りんご(青森県)、なし(鳥取県)、パパイヤ(フィリピン)等。
③防カビ剤
バナナ、キウイー、西洋なし、かんきつ類、アボカド、パイナップルなどの果物の一部やばれいしょには、カビの発生を防ぐため、防カビ剤が使用されている場合があります。食品衛生法に置いては、添加物として、イマザリル、チアベンダゾール、オルトフェニルフェノール、フルジオキソニル等の防カビ剤の使用が認められています。
これらを使用した果物を容器包装に入れて販売する場合は、容器包装に防カビ剤(イマザリル)等と用途名を併記して添加物を使用していることを表示します。
なお、容器包装に入れられたものが表示の対象ですが、小売店でバラ売りされる場合に置いても、消費者への情報提供として、値札・品札や陳列棚などに、わかりやすく表示することが指導されています。
2 カットフルーツについて
1種類の果物をカットして包装した商品は、生鮮食品に該当し、名称と原産地を表示します。

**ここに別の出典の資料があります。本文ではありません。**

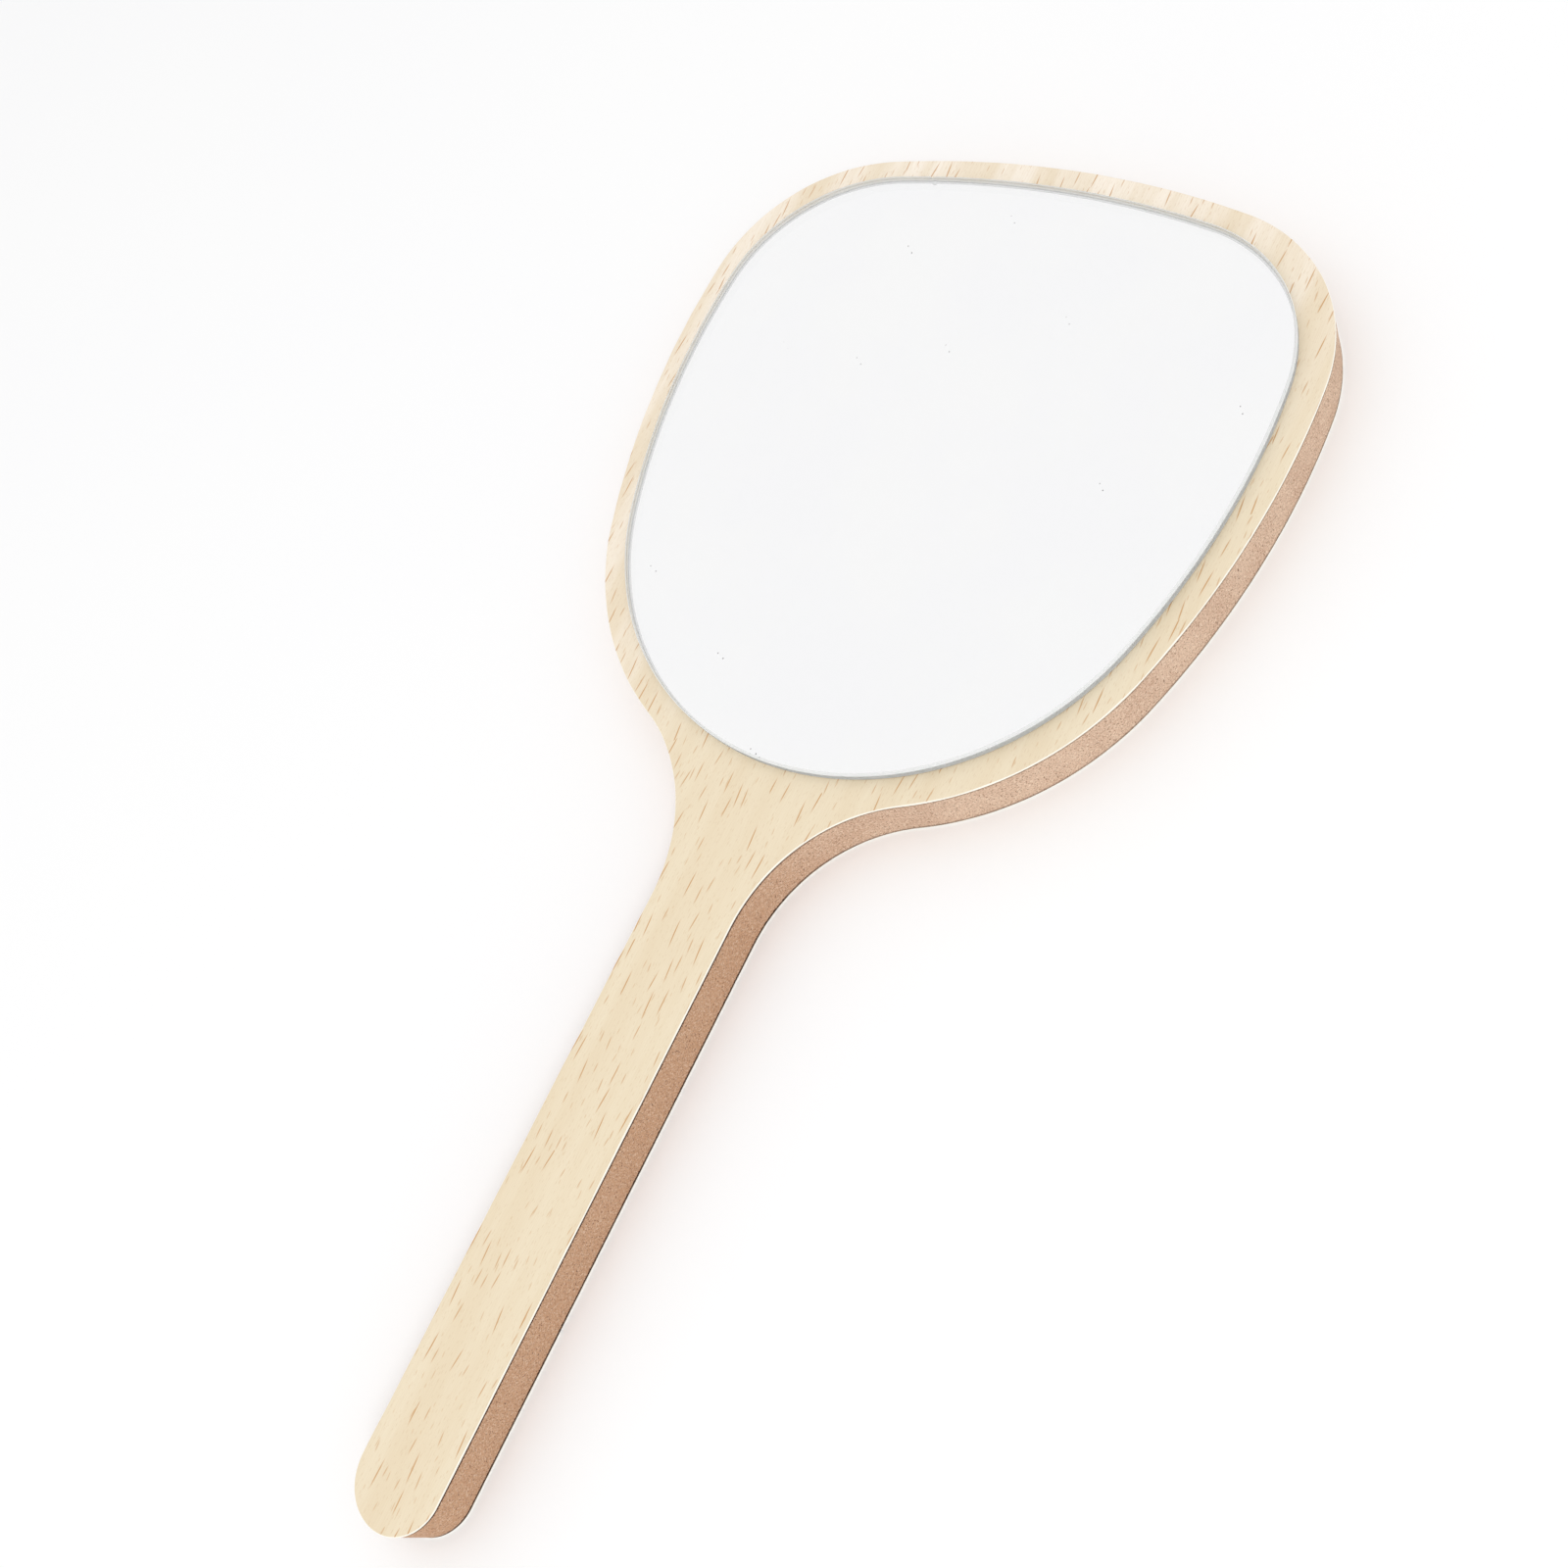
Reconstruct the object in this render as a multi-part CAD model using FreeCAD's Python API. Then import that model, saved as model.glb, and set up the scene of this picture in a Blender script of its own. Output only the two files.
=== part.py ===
"""Hand mirror: a paddle of veneered board with a mirror plate taped to its face.

The mirror lies on its back. Millimetres; +X across the head, +Y along the handle towards the head, +Z out of
the glass. The origin is under the middle of the whole length, on the plane that the back rests on.
"""

import FreeCAD, Part

import math
import os

from FreeCAD import Vector

# Overall sizes
OVERALL_LENGTH = 250.0
HEAD_WIDTH = 120.0
HANDLE_WIDTH = 16.0
BOARD_THICKNESS = 10.0

# Layers of the board, from either face inwards
VENEER = 0.3
GLUE_LINE = 0.05
SANDED_ARRIS = 0.15

# Board outline: one side of the head from its far end to its neck, as tangent arcs (radius, and turn in degrees)
FAR_TURN = 11.5
CORNER_RADIUS, CORNER_TURN = 31.5, 74.5
SIDE_RADIUS, SIDE_TURN = 142.0, 22.5
HEEL_RADIUS, HEEL_TURN = 53.0, 45.5

# Mirror plate: its outline in the same form, and its layers from the glass down to the board
GLASS_WIDTH = 110.4
GLASS_BORDER = 4.9
GLASS_FAR_TURN = 10.0
GLASS_CORNER_RADIUS, GLASS_CORNER_TURN = 29.5, 75.0
GLASS_SIDE_RADIUS, GLASS_SIDE_TURN = 125.0, 23.0
GLASS = 1.8
FACE_ARRIS = 0.45
BACK_ARRIS = 0.15
SILVER = 0.03
BACKING_PAINT = 0.05
TAPE = 0.12

# Coatings stop where the chamfer round the back begins; the tape stays well inside that
COATING_INSET = BACK_ARRIS
TAPE_INSET = 4.0
TAPE_STRIPS = 4
TAPE_STRIP_WIDTH = 18.0

# Places that follow from the sizes
FAR_END_Y = OVERALL_LENGTH / 2
QUARTER_TURN = 90.0
HALF_TURN = 180.0
ON_PLANE = 1e-6


def sine(degrees):
    return math.sin(math.radians(degrees))


def cosine(degrees):
    return math.cos(math.radians(degrees))


def far_radius(half_width, far_turn, corner, corner_turn, side):
    """Radius of the shallow far edge that brings the side out to half_width where it runs straight down."""
    corner_out = corner * (sine(far_turn + corner_turn) - sine(far_turn))
    side_out = side * (1 - sine(far_turn + corner_turn))
    return (half_width - corner_out - side_out) / sine(far_turn)


def walk(start, heading, steps, inset=0.0):
    """Edges of a run of tangent steps. Heading is in degrees clockwise from +X.

    A step is ("arc", radius, turn), with a positive turn to the right, or ("line", length). The run is drawn
    clockwise, and inset moves it inwards by that much.
    """
    inward = Vector(-sine(heading), -cosine(heading), 0)
    point = start + inward * inset
    edges = []
    for step in steps:
        if step[0] == "line":
            end = point + Vector(cosine(heading), -sine(heading), 0) * step[1]
            edges.append(Part.LineSegment(point, end).toShape())
        else:
            _, radius, turn = step
            side = 1 if turn > 0 else -1
            radius -= side * inset
            centre = point + Vector(-sine(heading), -cosine(heading), 0) * side * radius
            middle = centre + Vector(sine(heading + turn / 2), cosine(heading + turn / 2), 0) * side * radius
            end = centre + Vector(sine(heading + turn), cosine(heading + turn), 0) * side * radius
            edges.append(Part.Arc(point, middle, end).toShape())
            heading += turn
        point = end
    return edges, point


def closed_outline(top_y, far, far_turn, half_steps, end_step, inset):
    """A wire that is the same on both sides: the far edge, one side, the near end, and the side again."""
    start = Vector(-far * sine(far_turn), top_y - far * (1 - cosine(far_turn)), 0)
    steps = [("arc", far, 2 * far_turn)] + half_steps + [end_step] + half_steps[::-1]
    edges, _ = walk(start, -far_turn, steps, inset)
    return Part.Wire(edges)


def board_outline(inset=0.0):
    far = far_radius(HEAD_WIDTH / 2, FAR_TURN, CORNER_RADIUS, CORNER_TURN, SIDE_RADIUS)
    side_end = FAR_TURN + CORNER_TURN + SIDE_TURN
    heel_end = side_end + HEEL_TURN
    heel_x = HEAD_WIDTH / 2 - SIDE_RADIUS * (1 - sine(side_end)) - HEEL_RADIUS * (sine(side_end) - sine(heel_end))
    neck_turn = heel_end - QUARTER_TURN
    neck = (heel_x - HANDLE_WIDTH / 2) / (1 - cosine(neck_turn))
    half = [
        ("arc", CORNER_RADIUS, CORNER_TURN),
        ("arc", SIDE_RADIUS, SIDE_TURN),
        ("arc", HEEL_RADIUS, HEEL_TURN),
        ("arc", neck, -neck_turn),
    ]
    _, neck_end = walk(Vector(0, FAR_END_Y, 0), 0.0, [("arc", far, FAR_TURN)] + half)
    straight = OVERALL_LENGTH / 2 + neck_end.y - HANDLE_WIDTH / 2
    half.append(("line", straight))
    handle_end = ("arc", HANDLE_WIDTH / 2, HALF_TURN)
    return closed_outline(FAR_END_Y, far, FAR_TURN, half, handle_end, inset)


def glass_outline(inset=0.0):
    far = far_radius(GLASS_WIDTH / 2, GLASS_FAR_TURN, GLASS_CORNER_RADIUS, GLASS_CORNER_TURN, GLASS_SIDE_RADIUS)
    half = [
        ("arc", GLASS_CORNER_RADIUS, GLASS_CORNER_TURN),
        ("arc", GLASS_SIDE_RADIUS, GLASS_SIDE_TURN),
    ]
    top_y = FAR_END_Y - GLASS_BORDER
    _, side_end = walk(Vector(0, top_y, 0), 0.0, [("arc", far, GLASS_FAR_TURN)] + half)
    heading = GLASS_FAR_TURN + GLASS_CORNER_TURN + GLASS_SIDE_TURN
    heel = side_end.x / sine(heading)
    near_end = ("arc", heel, 2 * (HALF_TURN - heading))
    return closed_outline(top_y, far, GLASS_FAR_TURN, half, near_end, inset)


def plate(outline, bottom, thickness):
    face = Part.Face(outline)
    face.translate(Vector(0, 0, bottom))
    return face.extrude(Vector(0, 0, thickness))


def rim(shape, height):
    """The edges of a plate that lie all round it at one height."""
    box_of = [(edge, edge.BoundBox) for edge in shape.Edges]
    return [e for e, box in box_of if abs(box.ZMin - height) < ON_PLANE and abs(box.ZMax - height) < ON_PLANE]


def front_veneer():
    sheet = plate(board_outline(), BOARD_THICKNESS - VENEER, VENEER)
    return sheet.makeChamfer(SANDED_ARRIS, rim(sheet, BOARD_THICKNESS))


def back_veneer():
    sheet = plate(board_outline(), 0.0, VENEER)
    return sheet.makeChamfer(SANDED_ARRIS, rim(sheet, 0.0))


def board_core():
    bottom = VENEER + GLUE_LINE
    return plate(board_outline(), bottom, BOARD_THICKNESS - 2 * bottom)


def glue_line(bottom):
    return plate(board_outline(), bottom, GLUE_LINE)


def mirror_tape():
    """Strips of double-sided tape across the plate, evenly spaced, cut to the shape of the plate."""
    room = plate(glass_outline(TAPE_INSET), BOARD_THICKNESS, TAPE)
    box = room.BoundBox
    gap = (box.YLength - TAPE_STRIPS * TAPE_STRIP_WIDTH) / (TAPE_STRIPS - 1)
    strips = []
    for i in range(TAPE_STRIPS):
        near = box.YMin + i * (TAPE_STRIP_WIDTH + gap)
        corner = Vector(box.XMin, near, BOARD_THICKNESS)
        strips.append(room.common(Part.makeBox(box.XLength, TAPE_STRIP_WIDTH, TAPE, corner)).Solids[0])
    return Part.makeCompound(strips)


def mirror_backing_paint():
    return plate(glass_outline(COATING_INSET), BOARD_THICKNESS + TAPE, BACKING_PAINT)


def silver_layer():
    return plate(glass_outline(COATING_INSET), BOARD_THICKNESS + TAPE + BACKING_PAINT, SILVER)


def mirror_glass():
    """Float glass with its edge ground square, a chamfer round its face and a smaller one round its back."""
    bottom = BOARD_THICKNESS + TAPE + BACKING_PAINT + SILVER
    sheet = plate(glass_outline(), bottom, GLASS)
    sheet = sheet.makeChamfer(BACK_ARRIS, rim(sheet, bottom))
    return sheet.makeChamfer(FACE_ARRIS, rim(sheet, bottom + GLASS))


def main():
    nodes = {
        "back_veneer": back_veneer(),
        "back_glue_line": glue_line(VENEER),
        "board_core": board_core(),
        "front_glue_line": glue_line(BOARD_THICKNESS - VENEER - GLUE_LINE),
        "front_veneer": front_veneer(),
        "mirror_tape": mirror_tape(),
        "mirror_backing_paint": mirror_backing_paint(),
        "silver_layer": silver_layer(),
        "mirror_glass": mirror_glass(),
    }
    os.makedirs("parts", exist_ok=True)
    for name, shape in nodes.items():
        box = shape.BoundBox
        size = f"{box.XLength:.2f} x {box.YLength:.2f} x {box.ZLength:.2f}"
        print(f"{name}: valid {shape.isValid()}, {len(shape.Solids)} solid(s), {size} mm, z from {box.ZMin:.2f}")
        shape.exportStep(f"parts/{name}.step")


main()
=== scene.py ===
"""Looks of the hand mirror: beech veneer over a raw fibreboard edge, and a ground-edge mirror plate."""

import math

import bpy
import numpy as np
from mathutils import Matrix, Vector, noise


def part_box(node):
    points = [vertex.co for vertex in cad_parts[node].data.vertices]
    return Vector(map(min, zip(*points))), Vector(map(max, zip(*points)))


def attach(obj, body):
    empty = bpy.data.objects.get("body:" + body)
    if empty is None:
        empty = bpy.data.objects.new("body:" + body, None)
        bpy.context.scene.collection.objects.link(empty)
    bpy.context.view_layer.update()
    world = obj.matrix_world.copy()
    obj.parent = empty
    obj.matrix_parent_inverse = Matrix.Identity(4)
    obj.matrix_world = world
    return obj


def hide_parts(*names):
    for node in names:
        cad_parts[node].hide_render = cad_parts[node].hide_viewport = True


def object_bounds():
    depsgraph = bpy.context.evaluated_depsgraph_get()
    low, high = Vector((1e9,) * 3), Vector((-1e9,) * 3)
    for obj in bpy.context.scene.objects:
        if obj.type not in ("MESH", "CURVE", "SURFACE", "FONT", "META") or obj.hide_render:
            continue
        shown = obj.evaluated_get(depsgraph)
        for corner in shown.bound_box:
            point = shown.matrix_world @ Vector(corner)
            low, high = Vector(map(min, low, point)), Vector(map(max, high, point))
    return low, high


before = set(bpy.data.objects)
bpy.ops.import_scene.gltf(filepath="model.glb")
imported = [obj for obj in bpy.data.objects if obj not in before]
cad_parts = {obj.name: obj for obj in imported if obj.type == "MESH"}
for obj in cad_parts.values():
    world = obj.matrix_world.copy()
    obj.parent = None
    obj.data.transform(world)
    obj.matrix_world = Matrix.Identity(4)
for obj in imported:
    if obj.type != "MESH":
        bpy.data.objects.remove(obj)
CAD_LOW, CAD_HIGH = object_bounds()

MM = 0.001

# Board outline: one side of the head, as tangent arcs (radius, and turn in degrees)
FAR_TURN = 11.5
CORNER = (31.5 * MM, 74.5)
SIDE = (142.0 * MM, 22.5)
HEEL = (53.0 * MM, 45.5)
HANDLE_WIDTH = 16.0 * MM

# Glass outline in the same form
GLASS_FAR_TURN = 10.0
GLASS_CORNER = (29.5 * MM, 75.0)
GLASS_SIDE = (125.0 * MM, 23.0)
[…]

一方、カットフルーツの盛り合わせ(メロンとすいかの混合品、パイナップルとキウイの混合等)のように、種類の異なる果物をカットして混ぜ合わせた商品は、加工食品に該当し、加工食品に規定されている事を表示します。その場合、重量割合が第一位の果物の産地を原料原産地として表示します。
生鮮食品と添加物
生鮮食品には、使用基準の範囲内で保存料、酸化防止剤、殺菌剤といった添加物を使用することが認められています。これらの添加物を使用した場合、食肉や鶏卵、生食用の鮮魚貝類など一部の生鮮食品に関しては表示が義務付けられており、義務付けられていない生鮮食品に置いても、添加物を使用しているのであれば表示することが望ましいとされています。
なお、食品の品質・鮮度等について消費者の判断を誤らせるおそれのある添加物の使用は、たとえ添加物としての使用基準に反しないものであっても使用しないようにとの指導がなされています。
2−2ー3 農産物 玄米・精米(袋詰めされているもの)
<単一原料米の表示例>
単一原料米とは、「産地、品種および産年か同一である原料玄米で、農産物検査法による証明を受けているものをいいます。
<複数原料米の表示例>
複数原料米とは、単一原料米以外のものをいいます。
1 表示事項
①名称
玄米、もち精米、うるち精米(又は精米)、胚芽精米の中から、その内容を表す名称を表示します。
②原料玄米
【単一原料米の場合】
単一原料米であることのほか、原料玄米の産地、品種、産年を表示します。これらの表示ができるのは、国産品は農産物検査法による証明を受けたもの、また、輸入品は、輸出国の公的機関などによる証明を受けたものに限られています。